A friend recently complained to me about a renewal letter she received from a nonprofit organization. She had been an active member and promoter of the organization but was recently starting to feel they were not valuing their members. After receiving an automated renewal notice where the only personalization was her name at the top she decided not to renew.
Many nonprofits are extremely busy which makes reaching all of your goals a challenge. Automation can be an integral part of an organization’s ability to accomplish more. However, it’s important that automation doesn’t make you lose touch with your members.
Members know when they get automated or bulk email. If it’s for general information it’s expected but when you’re asking for their money they want to know you care about them. They want to feel that they are an important part of your organization. Follow these 3 simple rules for successful membership renewal letters.
Personalize Membership Renewal Letters
Sending a personalized renewal letter can go a long way to making your members feel important. Personalizing doesn’t just mean putting their name in the top line. Recognize their involvement with your organization, thank them and let them know how their involvement makes your organization better.
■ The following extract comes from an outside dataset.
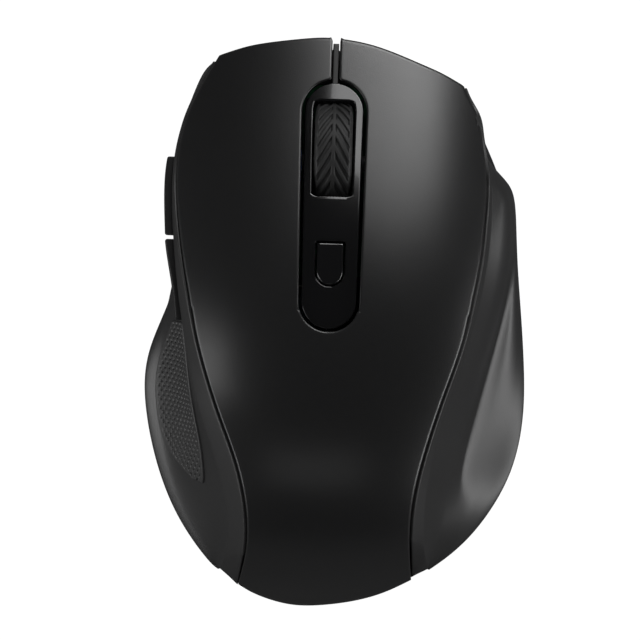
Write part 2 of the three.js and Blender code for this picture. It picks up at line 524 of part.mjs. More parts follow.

Not all organizations have time to call or write to each member individually. However, you can still use form letters and add a personal touch. For example, you can create several form letters, one that speaks to committee members, another that speaks to volunteers, and another that speaks to those members who sign up and then seem to disappear. Then look at your member’s history and weave in 1-2 sentences at the beginning and end that speak to their involvement with your organization.
If you don’t have time to add a personal touch to the letters of all your members make sure to do it for your key members. In the case of my friend, she was someone who had attended many events, and introduced others into the organization. Adding a personal touch to her renewal letter would have let her know that the organization valued her contributions.
Recognize Your Member’s Contribution to Your Organization
Everyone wants to feel important and valued. Renewal letters offer a great opportunity for you to make your members feel like an important part of the organization. You can do this by making sure that the renewal letter recognizes your members importance to the organization. Here are a few simple sentences that can make a difference:
- Your membership has enabled us to accomplish so much this year.
- We could not have done it without you!
- Through the support of members like you we were able to …
Briefly Recap the Past Year and the Plans for the Next Year
Get your members excited about their membership by reminding them of your major accomplishments in the past year and how it benefited them. Then let them know what great things are coming the the new year.
When your organization does so many great things it can be difficult to be brief. However, it is important that you respect your member’s busy schedules by keeping the renewal letter short. So limit it to a few highlights that will remind them of what they have gained in the past and what you will be delivering in the upcoming year.
Renewal letters are just a small part of member retention but can play an important role. Give your members the incentive to renew by personalizing their renewal letters, recognizing their contribution to your organization, recapping the past year and sharing plans for the upcoming year.